## Fourier… 2

Let me resume the Fourier thing.

Back and forth transform pair are:

$\displaystyle f(x) = \dfrac{1}{2\pi} \int_{-\infty}^{\infty} \hat{f}(\omega) e^{i\omega x} d\omega$,

$\displaystyle \hat{f}(\omega) = \int_{-\infty}^{\infty} f(x) e^{-i\omega x} dx$.

Since I was concerning about solving ODE using Fourier transform in a similar manner as Lapalce’s, I want to see what the Fourier transform of derivatives (with respect to $x$) of $f(x)$ look like.  For the 1st derivative, I get:

$\displaystyle\hat{f\prime}(\omega) = \int_{-\infty}^{\infty} f\prime(x) e^{-i\omega x} dx = [f(x) e^{-i\omega x}]_{-\infty}^{\infty} -\int_{-\infty}^{\infty} f(x) (e^{-i\omega x})\prime dx$.

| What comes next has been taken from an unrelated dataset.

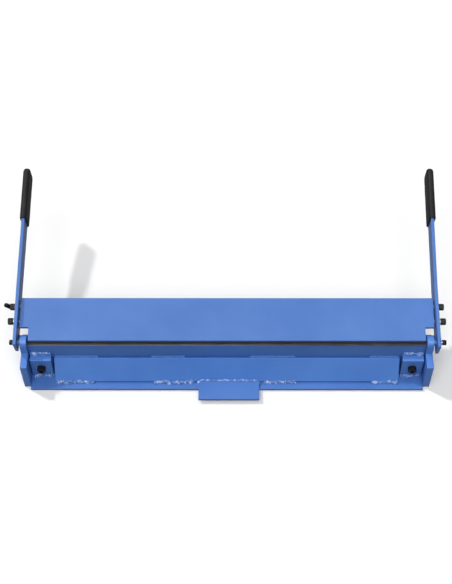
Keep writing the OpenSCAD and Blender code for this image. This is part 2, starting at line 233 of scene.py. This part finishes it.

by using integration by parts.  If $f(x)$ vanishes at infinity ($\lim_{x \to \pm \infty}f(x) = 0$), then the 1st term becomes 0, so I get:

$\displaystyle\hat{f\prime}(\omega) = -\int_{-\infty}^{\infty} f(x) (e^{-i\omega x})\prime dx = i\omega \int_{-\infty}^{\infty} f(x) e^{-i\omega x} dx = i\omega \hat{f}(\omega)$

Now higher derivatives are easy.  Fourier transform of the 2nd derivative, for example, is:

$\displaystyle \hat{f\prime\prime}(\omega) = -\omega^2 \hat{f}(\omega)$.

Okay.  Let me pick a 2nd order ODE:

$\displaystyle u\prime\prime(x) + au\prime(x) + bu(x) = v(x)$.

Taking Fourier transform of both sides, I get:

$\displaystyle -\omega^2 \hat{u} + i a \omega \hat{u} + b\hat{u} = \hat{v}$,

$\displaystyle \hat{u}(\omega) = \dfrac{\hat{v}(\omega)}{-\omega^2 + i a \omega + b}$.

Finally I reach $f(x)$ by inverse-transforming both sides:

$\displaystyle u(x) = \dfrac{1}{2\pi}\int_{-\infty}^{\infty} \dfrac{\hat{v}(\omega)}{-\omega^2 + i a \omega + b} e^{i\omega x} d\omega$.

mmm… but is the integral on the right hand side looks so clumsy…  It is a double-integral actually.